C-section rates double in 15 years as WHO calls for worldwide reduction
Three papers published simultaneously in The Lancet have revealed a striking rise in global rates of babies born through caesarean sections. The papers suggest that in middle- and high-income countries the procedure is significantly overused and many, including the World Heath Organization, are calling for a worldwide reduction in unnecessary use of the procedure.
Tracking trends in C-section use around the world, the report calculated overall rates nearly doubling in 15 years, from 12 percent of all live births in 2000 to 21 percent in 2015. The report also estimates that only around 10 to 15 percent of all births have a medical reason for a C-section, and the global average should roughly sit in between these levels.
Perhaps more striking are the localized trends in C-section rates.

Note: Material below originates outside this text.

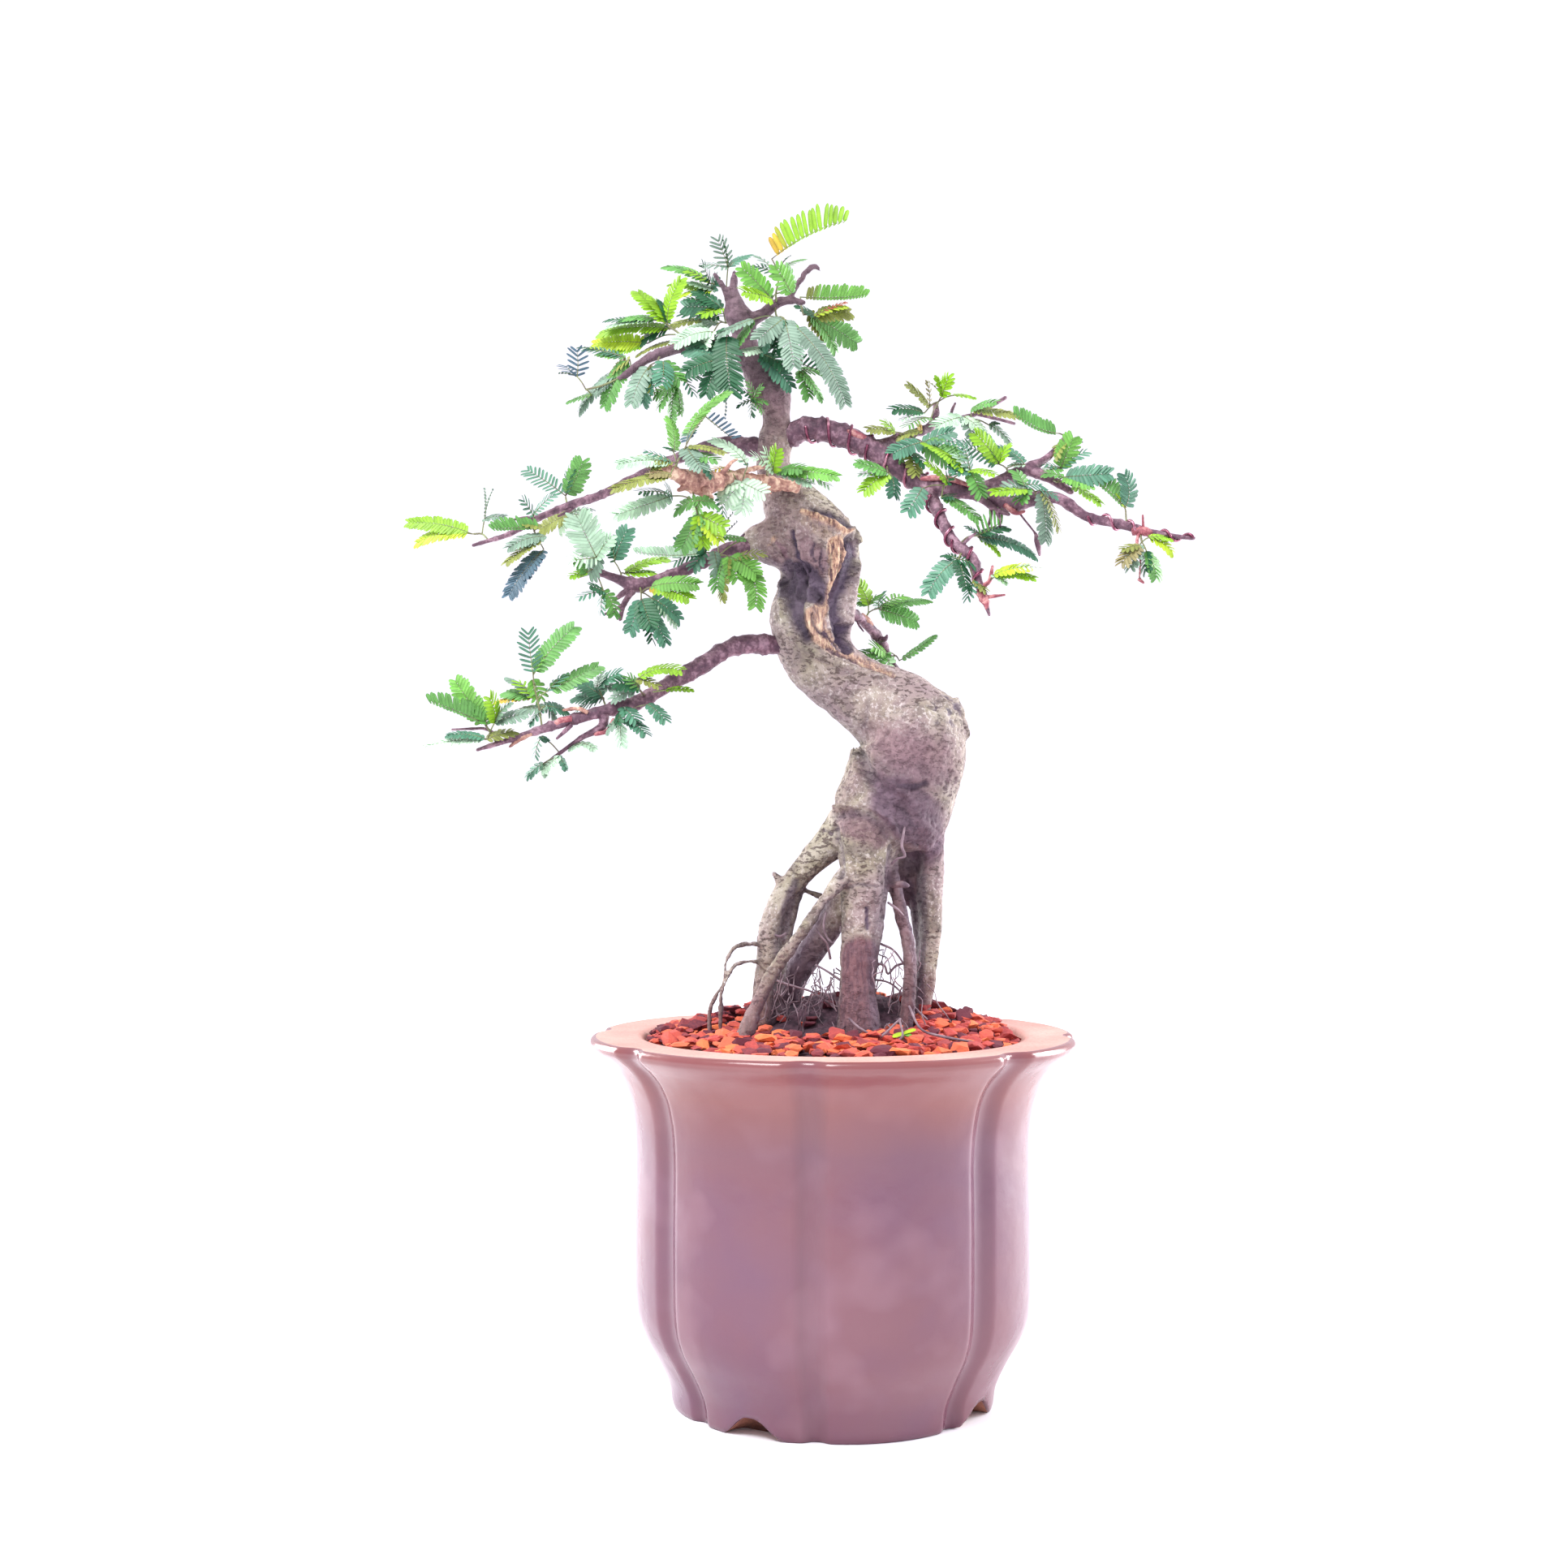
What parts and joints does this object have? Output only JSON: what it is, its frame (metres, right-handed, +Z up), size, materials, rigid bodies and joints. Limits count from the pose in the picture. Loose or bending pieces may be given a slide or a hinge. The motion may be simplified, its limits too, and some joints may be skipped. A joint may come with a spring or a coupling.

In 2015, 32 percent of births in North America were C-sections, but the highest rates were found in Brazil with a stunning 55.5 percent of births in the country using the procedure.
While this global trend is undeniably compelling, the authors behind the reports are calling for reductions in C-sections performed with no medical reason.
"The large increases in C-section use – mostly in richer settings for non-medical purposes – are concerning because of the associated risks for women and children," says Marleen Temmerman, one of the researchers working on the project. "C-sections can create complications and side effects for mothers and babies, and we call on healthcare professionals, hospitals, funders, women and families to only intervene in this way when it is medically required."
However, outside of the acute complications that could arise from the surgical procedure itself, research is still generally unclear on what potential long-term effects a C-section can have on the health of a child. One of the three papers published in The Lancet explores the current body of evidence in this area and readily admits a lack of research into the later-life effects of a C-section on a person's long-term health. The paper does, however, point to a small body of research suggesting differences in babies born using C-section (CS) as opposed to vaginally.
"Infants born by CS have different hormonal, physical, bacterial, and medical exposures (such as intrapartum antibiotics and uterotonins) and are exposed to more short-term risks, which range from altered immune development, allergy, atopy, asthma, and reduced diversity of the intestinal gut microbiome, compared with those born vaginally."
Alongside this new research, the World Health Organization released a new guideline suggesting a series of non-clinical interventions that can be utilized to help reduce unnecessary C-sections. WHO recommends more educational interventions for women, and closer examinations into the reasons why health systems are aiding unnecessary surgical procedures.
"These guidelines are timely and needed," says Ana Pilar Betran, a medical officer working with WHO. "When we reduce unnecessary caesarean sections, we also reduce unnecessary risks to women and their babies. We also reduce unnecessary costs for hospitals and health systems."
The big challenging ethical question hovering above all this research is at what point should the medical community be more stringent about accommodating unnecessary C-sections? Stigmatizing the procedure itself could cause more harm than good, driving away women that genuinely need the procedure. A Lancet editorial accompanying the papers also suggests care must be taken in not stifling a woman's right to choose her own terms of birthing.
"What is left unresolved are the tensions generated when women's agency in choosing a caesarean section go against medical directives to intervene against them," the Editorial states. "Although the Lancet Series says that women's demand is not a substantial driver of the current problem of overuse, efforts to reduce caesareans must, nevertheless, strongly respect women's rights to choose the circumstances of birth."
The new papers are published in The Lancet.